Sinn Fein-IRA has assured everyone that the campaign of violence
has been ended and that normality can return to Northern Ireland,
writes a Standard correspondent.
As the British Government falls over itself to demolish army
watchtowers and other installations, there is talk of the
'on the runs' being allowed to return - the IRA terrorists
who fled south of the border to escape justice.
What about the genuine 'exiles' who fled Northern Ireland
during those 30 terrible years which cost so many lives, caused
so much damage, and lost Northern Ireland so many jobs and
opportunities.
A few years ago I wrote in the Orange Standard about meeting
a former Ulster Defence Regiment soldier, his wife and family,
while I was on holiday in Scotland.
With tears in his eyes, the former soldier described how
he had been forced out of his home in Ulster, and "relocated"
by the authorities in Scotland.
That was simply because they could not guarantee him protection
in the vulnerable area of Northern Ireland where he lived.
He had been compelled to leave the town his family had lived
in for generations, and where his parents and fellow siblings
were living.
Scotland, he assured me, had been good to him and his family,
and they enjoyed the freedom to enjoy their lives without
the constant fear of being singled out for murder because
of his security force service.
That man had been living in Scotland since the late 1970s,
and although he would still have been keen to return to Ulster,
his children had settled down in their new environment and
this would mean a hard decision for the family to take - provided
of course that the IRA campaign had ended.
I also remember a young man who fled Farringdon Gardens in
the Protestant part of Ardoyne in 1971 along with his parents,
telling me of their decision to emigrate to South Africa or
Australia.
He wondered when it would be possible for ordinary law-abiding
Protestants like himself - he had no political allegiances
- to live in their own country without republican intimidation.
Everyone is entitled to ponder on that question, and never
more so than now, when there are all sorts of promises being
made and assurances voiced that the terror has been ended.

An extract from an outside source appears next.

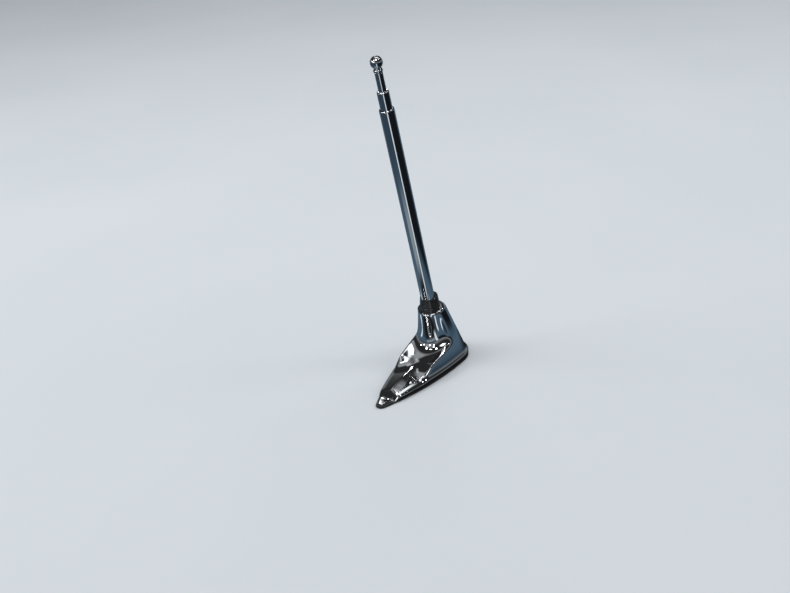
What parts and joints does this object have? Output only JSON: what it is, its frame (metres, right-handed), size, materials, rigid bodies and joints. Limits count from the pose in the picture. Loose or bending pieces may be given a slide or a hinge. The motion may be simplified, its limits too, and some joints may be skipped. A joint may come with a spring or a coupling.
{
  "type": "telescopic car radio aerial",
  "caption": "Leaning telescopic chrome aerial on a fin-shaped die-cast base, with stud, clamp plate and nut to hold it to a body panel and a lead socket below.",
  "frame": {"origin": "where the mounting stud's axis meets the body panel, on the gasket's underside", "axes": "+Z outward normal of the panel, +Y towards the pointed tail and the mast's lean, +X to the part's own left seen from the nose"},
  "size_m": [0.038, 0.0983, 0.2509],
  "materials": {
    "casting_chrome": "polished chrome plate on a zinc die casting",
    "tube_chrome": "polished chrome plate on drawn brass tube",
    "black_plastic": "moulded, glossy",
    "rubber": "moulded, matt",
    "brass": "turned",
    "plated_steel": "zinc plated",
    "spring_steel": "blued",
    "white_plastic": "moulded"
  },
  "bodies": {
    "base": {"base_casting": "casting_chrome", "base_gasket": "rubber", "insulator": "black_plastic", "mast_foot": "brass", "lower_tube": "tube_chrome", "mounting_stud": "plated_steel", "socket_insulator": "white_plastic", "centre_contact": "brass", "clamp_plate": "plated_steel", "lock_washer": "spring_steel", "mounting_nut": "plated_steel"},
    "middle": {"middle_tube": "tube_chrome"},
    "top": {"top_rod": "tube_chrome", "tip_ball": "tube_chrome"}
  },
  "joints": [
    {"name": "middle_slide", "type": "slide", "parent": "base", "child": "middle", "axis": [0, 0.2079, 0.9781], "range_m": [0, 0.148]},
    {"name": "top_slide", "type": "slide", "parent": "middle", "child": "top", "axis": [0, 0.2079, 0.9781], "range_m": [0, 0.157]}
  ]
}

Time will tell, but won't it be great if those thousands
of people who had to leave Northern Ireland due to republican
terror will now feel safe enough to return to their native
Province. If such a climate doesn't exist to enable them to
do so, then the promise that the violence is over will simply
amount to empty words.
And, if the IRA really has ended it all, isn't it time that
they or their political front men reveal the location of the
bodies of the victims murdered and thus help bring some consolation
to the families of those victims.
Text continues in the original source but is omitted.